■ Instruction
Return only the lines between the line holding "for name, shape" and the line holding "obj.parent = None", the two boundary lines included, exactly as they appear.

■ Data shown
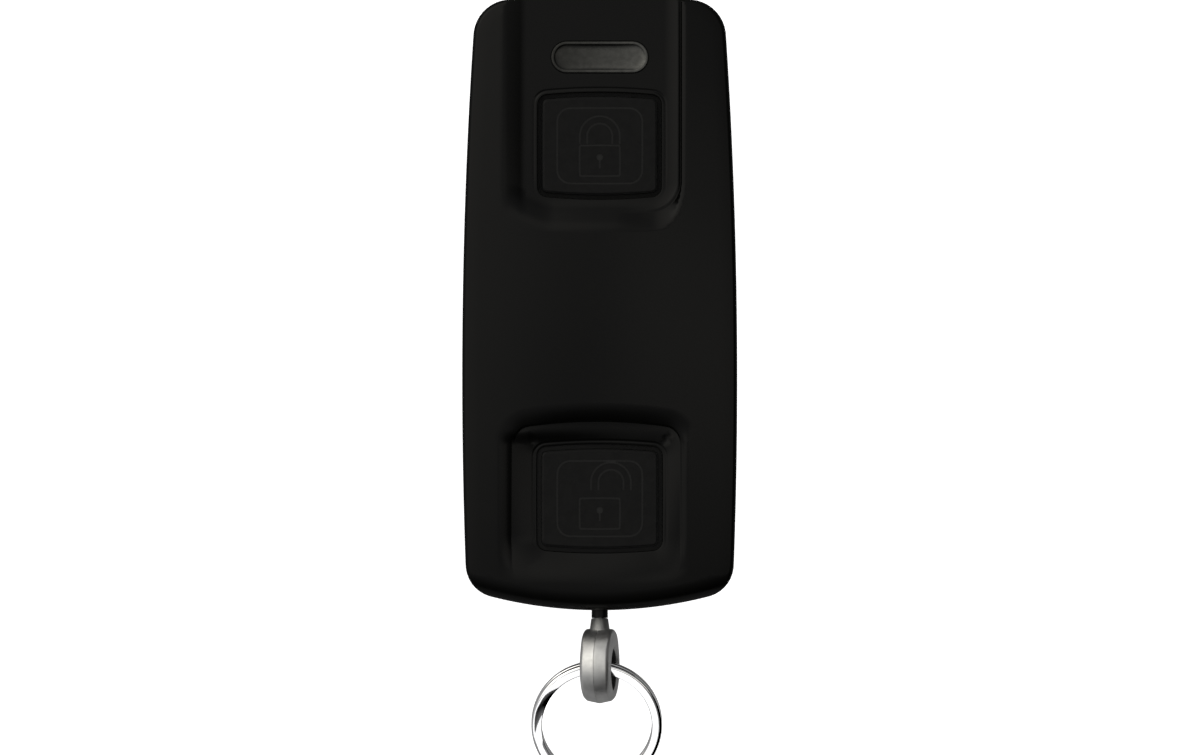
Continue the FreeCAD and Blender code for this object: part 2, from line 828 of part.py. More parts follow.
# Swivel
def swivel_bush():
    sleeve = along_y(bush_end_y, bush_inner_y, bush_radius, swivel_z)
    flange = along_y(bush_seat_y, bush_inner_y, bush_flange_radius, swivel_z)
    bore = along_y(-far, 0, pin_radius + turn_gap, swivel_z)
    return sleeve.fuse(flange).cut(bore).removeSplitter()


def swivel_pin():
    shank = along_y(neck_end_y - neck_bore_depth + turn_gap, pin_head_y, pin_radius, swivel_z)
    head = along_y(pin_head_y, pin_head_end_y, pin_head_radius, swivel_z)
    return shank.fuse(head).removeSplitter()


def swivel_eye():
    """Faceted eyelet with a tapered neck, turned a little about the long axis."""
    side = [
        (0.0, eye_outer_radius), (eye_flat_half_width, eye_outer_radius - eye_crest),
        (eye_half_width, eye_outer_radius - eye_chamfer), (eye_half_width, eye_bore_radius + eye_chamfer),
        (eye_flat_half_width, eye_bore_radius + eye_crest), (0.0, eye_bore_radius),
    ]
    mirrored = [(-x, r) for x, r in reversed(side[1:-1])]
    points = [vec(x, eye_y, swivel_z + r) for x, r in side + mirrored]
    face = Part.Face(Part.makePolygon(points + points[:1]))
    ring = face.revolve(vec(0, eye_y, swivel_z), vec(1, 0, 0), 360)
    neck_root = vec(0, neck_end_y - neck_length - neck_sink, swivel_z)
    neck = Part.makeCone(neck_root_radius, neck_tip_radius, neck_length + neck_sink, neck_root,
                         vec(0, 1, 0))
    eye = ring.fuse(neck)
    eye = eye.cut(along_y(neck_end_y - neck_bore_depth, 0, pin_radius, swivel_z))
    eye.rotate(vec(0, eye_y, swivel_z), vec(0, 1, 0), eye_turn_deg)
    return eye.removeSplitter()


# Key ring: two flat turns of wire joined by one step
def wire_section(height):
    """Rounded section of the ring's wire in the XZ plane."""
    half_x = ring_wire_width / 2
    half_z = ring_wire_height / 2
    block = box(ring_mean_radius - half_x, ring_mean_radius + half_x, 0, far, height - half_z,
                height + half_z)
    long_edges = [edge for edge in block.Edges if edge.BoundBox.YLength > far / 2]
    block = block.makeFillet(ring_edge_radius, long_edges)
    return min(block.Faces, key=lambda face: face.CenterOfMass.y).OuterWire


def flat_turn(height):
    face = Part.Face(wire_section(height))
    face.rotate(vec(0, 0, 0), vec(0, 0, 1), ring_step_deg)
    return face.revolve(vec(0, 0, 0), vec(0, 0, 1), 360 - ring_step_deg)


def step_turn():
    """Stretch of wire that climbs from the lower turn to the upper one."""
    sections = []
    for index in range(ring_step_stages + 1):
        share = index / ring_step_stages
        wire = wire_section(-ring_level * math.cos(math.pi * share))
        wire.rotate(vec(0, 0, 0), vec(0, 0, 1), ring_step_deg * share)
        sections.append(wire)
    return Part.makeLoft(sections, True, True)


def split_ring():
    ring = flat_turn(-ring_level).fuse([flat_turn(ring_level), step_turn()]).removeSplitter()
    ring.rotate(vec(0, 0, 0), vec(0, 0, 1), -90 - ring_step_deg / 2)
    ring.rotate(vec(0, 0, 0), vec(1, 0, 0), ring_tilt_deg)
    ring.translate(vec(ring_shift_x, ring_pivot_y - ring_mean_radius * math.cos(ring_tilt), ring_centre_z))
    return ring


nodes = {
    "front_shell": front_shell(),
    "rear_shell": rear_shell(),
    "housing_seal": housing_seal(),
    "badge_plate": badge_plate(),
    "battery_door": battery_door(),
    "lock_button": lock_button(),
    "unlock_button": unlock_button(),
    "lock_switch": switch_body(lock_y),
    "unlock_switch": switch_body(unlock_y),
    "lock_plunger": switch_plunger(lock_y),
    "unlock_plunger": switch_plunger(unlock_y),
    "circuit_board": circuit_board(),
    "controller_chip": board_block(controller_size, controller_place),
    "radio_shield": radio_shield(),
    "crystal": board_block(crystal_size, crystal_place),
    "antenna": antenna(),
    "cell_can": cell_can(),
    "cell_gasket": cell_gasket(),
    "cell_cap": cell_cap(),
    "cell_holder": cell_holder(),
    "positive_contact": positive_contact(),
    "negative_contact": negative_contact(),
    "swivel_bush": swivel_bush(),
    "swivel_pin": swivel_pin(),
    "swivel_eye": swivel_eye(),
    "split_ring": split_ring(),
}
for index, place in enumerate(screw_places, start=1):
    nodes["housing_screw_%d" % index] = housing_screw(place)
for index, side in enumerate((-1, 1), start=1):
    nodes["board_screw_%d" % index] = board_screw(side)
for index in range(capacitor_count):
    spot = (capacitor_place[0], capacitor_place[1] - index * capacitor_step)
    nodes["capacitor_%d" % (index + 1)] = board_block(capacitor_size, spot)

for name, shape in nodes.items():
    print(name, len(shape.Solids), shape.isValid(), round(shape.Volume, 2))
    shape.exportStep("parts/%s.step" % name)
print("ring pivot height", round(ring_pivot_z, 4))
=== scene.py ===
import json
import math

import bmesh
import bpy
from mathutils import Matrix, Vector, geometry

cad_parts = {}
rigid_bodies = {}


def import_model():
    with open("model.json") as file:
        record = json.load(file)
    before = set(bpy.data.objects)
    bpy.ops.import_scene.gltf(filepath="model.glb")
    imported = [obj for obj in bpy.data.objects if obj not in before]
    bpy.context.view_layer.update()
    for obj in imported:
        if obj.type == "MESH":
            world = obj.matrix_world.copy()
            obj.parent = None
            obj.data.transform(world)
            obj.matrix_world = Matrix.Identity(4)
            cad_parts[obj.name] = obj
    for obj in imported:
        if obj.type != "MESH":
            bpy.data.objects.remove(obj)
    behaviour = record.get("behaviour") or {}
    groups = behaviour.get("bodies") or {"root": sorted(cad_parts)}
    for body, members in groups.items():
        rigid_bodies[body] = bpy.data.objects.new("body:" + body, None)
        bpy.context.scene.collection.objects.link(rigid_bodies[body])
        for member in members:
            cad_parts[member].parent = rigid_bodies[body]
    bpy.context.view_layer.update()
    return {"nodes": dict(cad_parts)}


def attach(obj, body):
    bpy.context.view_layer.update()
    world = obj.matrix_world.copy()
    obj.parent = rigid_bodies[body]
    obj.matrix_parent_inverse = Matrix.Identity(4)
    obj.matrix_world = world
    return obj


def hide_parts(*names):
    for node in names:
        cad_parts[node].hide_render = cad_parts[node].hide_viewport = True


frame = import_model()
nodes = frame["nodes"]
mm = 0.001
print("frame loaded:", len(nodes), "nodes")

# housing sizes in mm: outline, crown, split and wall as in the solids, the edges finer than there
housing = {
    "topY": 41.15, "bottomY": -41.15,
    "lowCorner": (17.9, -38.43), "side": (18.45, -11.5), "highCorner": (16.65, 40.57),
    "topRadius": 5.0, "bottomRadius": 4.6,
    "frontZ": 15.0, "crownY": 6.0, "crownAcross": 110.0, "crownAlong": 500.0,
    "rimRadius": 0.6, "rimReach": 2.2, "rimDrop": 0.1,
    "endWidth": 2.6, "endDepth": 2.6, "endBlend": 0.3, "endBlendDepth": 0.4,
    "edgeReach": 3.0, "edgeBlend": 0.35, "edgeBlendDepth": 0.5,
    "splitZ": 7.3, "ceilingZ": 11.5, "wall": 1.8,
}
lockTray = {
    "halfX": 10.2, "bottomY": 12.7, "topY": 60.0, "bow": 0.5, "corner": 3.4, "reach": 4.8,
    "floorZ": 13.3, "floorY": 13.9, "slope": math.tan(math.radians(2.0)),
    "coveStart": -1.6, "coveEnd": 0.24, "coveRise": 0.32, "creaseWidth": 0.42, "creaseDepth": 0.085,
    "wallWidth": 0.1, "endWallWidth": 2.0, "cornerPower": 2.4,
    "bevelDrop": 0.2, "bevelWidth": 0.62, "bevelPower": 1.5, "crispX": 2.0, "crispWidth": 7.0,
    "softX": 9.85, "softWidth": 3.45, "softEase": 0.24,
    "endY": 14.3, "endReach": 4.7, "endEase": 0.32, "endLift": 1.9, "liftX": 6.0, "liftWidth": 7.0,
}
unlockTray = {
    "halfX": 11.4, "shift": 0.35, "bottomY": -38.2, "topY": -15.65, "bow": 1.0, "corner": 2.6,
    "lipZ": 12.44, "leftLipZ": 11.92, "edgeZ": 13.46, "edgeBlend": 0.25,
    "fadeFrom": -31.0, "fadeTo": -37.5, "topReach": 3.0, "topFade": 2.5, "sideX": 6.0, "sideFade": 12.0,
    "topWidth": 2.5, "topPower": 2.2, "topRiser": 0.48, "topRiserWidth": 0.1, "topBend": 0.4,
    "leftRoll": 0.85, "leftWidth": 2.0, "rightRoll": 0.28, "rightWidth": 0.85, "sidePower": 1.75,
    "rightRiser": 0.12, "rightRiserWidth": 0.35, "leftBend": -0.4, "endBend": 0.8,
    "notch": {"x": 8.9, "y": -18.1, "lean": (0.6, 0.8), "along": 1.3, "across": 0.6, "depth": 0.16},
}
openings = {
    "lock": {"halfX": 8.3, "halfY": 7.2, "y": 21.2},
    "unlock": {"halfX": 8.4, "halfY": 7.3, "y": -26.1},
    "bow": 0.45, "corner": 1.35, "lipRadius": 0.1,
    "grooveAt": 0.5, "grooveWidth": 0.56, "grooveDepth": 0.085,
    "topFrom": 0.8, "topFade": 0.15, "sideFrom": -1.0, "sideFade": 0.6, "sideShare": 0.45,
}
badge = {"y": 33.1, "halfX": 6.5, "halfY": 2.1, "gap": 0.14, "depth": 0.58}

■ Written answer
for name, shape in nodes.items():
    print(name, len(shape.Solids), shape.isValid(), round(shape.Volume, 2))
    shape.exportStep("parts/%s.step" % name)
print("ring pivot height", round(ring_pivot_z, 4))
=== scene.py ===
import json
import math

import bmesh
import bpy
from mathutils import Matrix, Vector, geometry

cad_parts = {}
rigid_bodies = {}


def import_model():
    with open("model.json") as file:
        record = json.load(file)
    before = set(bpy.data.objects)
    bpy.ops.import_scene.gltf(filepath="model.glb")
    imported = [obj for obj in bpy.data.objects if obj not in before]
    bpy.context.view_layer.update()
    for obj in imported:
        if obj.type == "MESH":
            world = obj.matrix_world.copy()
            obj.parent = None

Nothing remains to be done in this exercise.